However, to connect two or more wired headphones, I'd recommend the Belkin Rockstar: http://www.belkin.com/us/p/P-F8Z274/

Venty ( 2015-05-25 14:04:48 +0300 )edit

It is software - pulseaudio sink, iirc I had music playback on jack and answered a call on BT, then it returned to jack so it probably depends on how you initially wire it as I also had it play everything on BT too but replugging jack did fix it.

chemist ( 2015-05-25 14:38:02 +0300 )edit

I have a pair of Bose AE2W headphones (bluetooth). I had trouble with the first bluetooth module and so I contacted Bose, they sent me another bluetooth module.

I actually managed to connect to both modules on Jolla showing the 'audio connected' banner under each device. (Original module named AE OLD, while new module is named AE NEW)

image description

So, both modules connected - I plugged in the original one (AE OLD) and the music came straight through.
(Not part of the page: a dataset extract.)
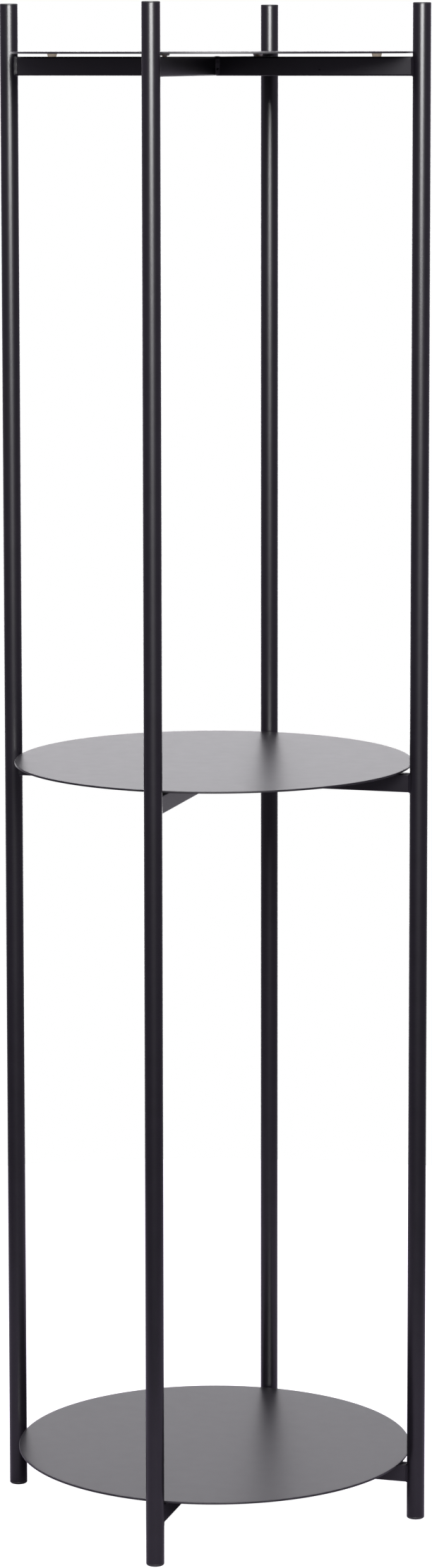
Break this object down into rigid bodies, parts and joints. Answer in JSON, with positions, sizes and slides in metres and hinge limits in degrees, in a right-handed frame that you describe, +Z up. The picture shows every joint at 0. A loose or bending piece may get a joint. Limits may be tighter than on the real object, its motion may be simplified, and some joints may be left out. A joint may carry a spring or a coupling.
{
  "type": "standing coat rack",
  "caption": "Tall free-standing coat rack: round tube posts in a circle, joined by crosses of flat bar that each carry a thin loose round tray; the post tips stand above the top tray.",
  "frame": {"origin": "on the floor, in the middle of the four feet", "axes": "+Z up along the posts; the four posts stand on the X and Y axes, with front at -Y and right at +X; the through bars run along Y"},
  "size_m": [0.469, 0.469, 1.6184],
  "materials": {
    "frame_powder_coat": "satin black powder coat on steel",
    "tray_powder_coat": "smooth satin black powder coat on sheet steel",
    "black_plastic": "moulded, fine matt",
    "amber_rubber": "translucent, satin"
  },
  "bodies": {
    "frame": {"post_front": "frame_powder_coat", "post_right": "frame_powder_coat", "post_back": "frame_powder_coat", "post_left": "frame_powder_coat", "top_cap_front": "black_plastic", "top_cap_right": "black_plastic", "top_cap_back": "black_plastic", "top_cap_left": "black_plastic", "foot_glide_front": "black_plastic", "foot_glide_right": "black_plastic", "foot_glide_back": "black_plastic", "foot_glide_left": "black_plastic", "bottom_cross_through_bar": "frame_powder_coat", "bottom_cross_left_bar": "frame_powder_coat", "bottom_cross_right_bar": "frame_powder_coat", "middle_cross_through_bar": "frame_powder_coat", "middle_cross_left_bar": "frame_powder_coat", "middle_cross_right_bar": "frame_powder_coat", "top_cross_through_bar": "frame_powder_coat", "top_cross_left_bar": "frame_powder_coat", "top_cross_right_bar": "frame_powder_coat", "bottom_bumper_front": "amber_rubber", "bottom_bumper_right": "amber_rubber", "bottom_bumper_back": "amber_rubber", "bottom_bumper_left": "amber_rubber", "middle_bumper_front": "amber_rubber", "middle_bumper_right": "amber_rubber", "middle_bumper_back": "amber_rubber", "middle_bumper_left": "amber_rubber", "top_bumper_front": "amber_rubber", "top_bumper_right": "amber_rubber", "top_bumper_back": "amber_rubber", "top_bumper_left": "amber_rubber"},
    "top_tray_body": {"top_tray": "tray_powder_coat"},
    "middle_tray_body": {"middle_tray": "tray_powder_coat"},
    "bottom_tray_body": {"bottom_tray": "tray_powder_coat"}
  },
  "joints": [
    {"name": "top_tray_lift", "type": "slide", "parent": "frame", "child": "top_tray_body", "axis": [0, 0, 1], "range_m": [0, 0.08]},
    {"name": "middle_tray_lift", "type": "slide", "parent": "frame", "child": "middle_tray_body", "axis": [0, 0, 1], "range_m": [0, 0.72]},
    {"name": "bottom_tray_lift", "type": "slide", "parent": "frame", "child": "bottom_tray_body", "axis": [0, 0, 1], "range_m": [0, 0.72]}
  ]
}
I then removed the 'AE OLD' module from the headphones and attached 'AE NEW', but no music came through - Once I disconnected the bluetooth connection for 'AE OLD', the music came straight through 'AE NEW'.

So, I could actually (via bluetooth) connect to 2 audio devices but not actually use both at once. I would imagine a duplication of some settings in pulseaudio's bluetooth functions might possibly allow this to happen - just a guess, but I wouldn't really know how to approach this. Thought I'd share my findings (albeit, very loose findings that aren't a great deal of help!)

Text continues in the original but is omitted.